The defense secretary said it is not clear what the United States can do to influence China's future.
"We as a country are not unimportant, but it takes an awful lot of countries behaving in a way that can conceivably moderate or affect the behavior of a country of that nature, that size, that location, that history, that view of themselves," he said.
Mr. Rumsfeld said he is "enamored" with military-to-military relationships generally, although they should produce "reciprocal" benefits for both sides.
"I don't think we ought to be so eager for military-to-military contact that we end up providing things to another country that they don't provide to us, or where the value is not roughly comparable," he said.
He defended his decision earlier this year to suspend Pentagon ties to the Chinese military during the detention of 24 American service members in China after the April 1 collision between a Chinese jet and a U.S. EP-3E electronic surveillance plane. Ties have since been resumed on a restricted basis.

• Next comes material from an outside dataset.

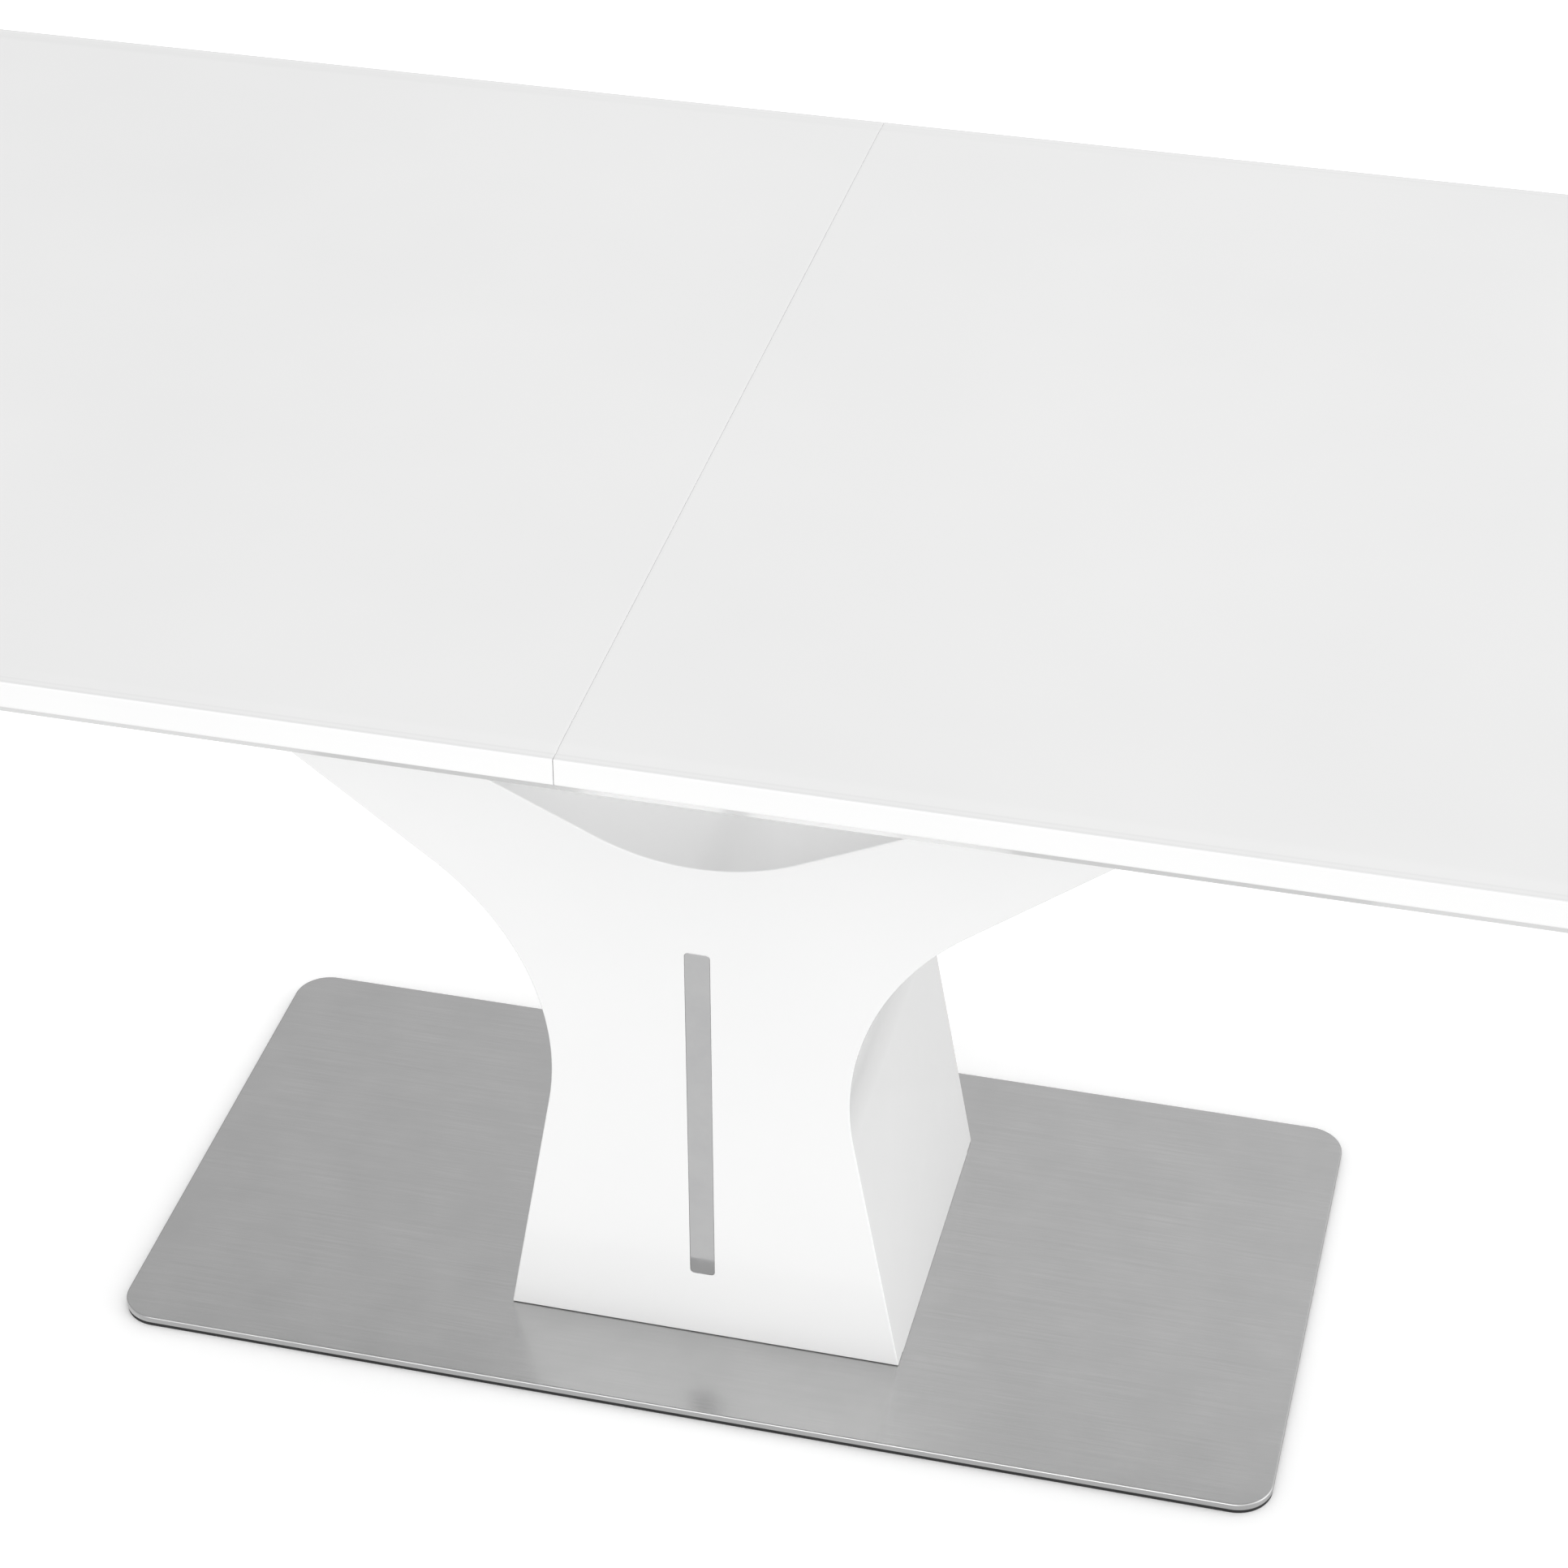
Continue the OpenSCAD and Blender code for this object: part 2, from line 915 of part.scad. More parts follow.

The incident helped to sharpen his understanding of the internal dynamics at play between Chinese military and civilian leaders, Mr. Rumsfeld said.
Chinese leaders were "jockeying" for position and power in responding to the incident, he said.
"Here is a Chinese pilot who had no more idea in the world he was going to kill himself, hot-dogging up in front of the airplane," Mr. Rumsfeld said. "Only an idiot would stick their horizontal stabilizer in someone else's propeller. You know he didn't do that intentionally and there, he is gone, dead because he was doing that. And all of a sudden it was an enormous event in China in terms of their leadership, how it's handled, who says what."
Mr. Rumsfeld would not say whether the Pentagon will agree to pay the $1 million tab sought by Beijing for the removal of the EP-3E from China's southern Hainan island.
"I think what the United States ought to do is pay whatever it ought to pay, and that's probably what we'll pay," he said, noting that the EP-3E will be repaired and flown again.
"They're in short supply," he said of the monitoring aircraft. "We need those airplanes."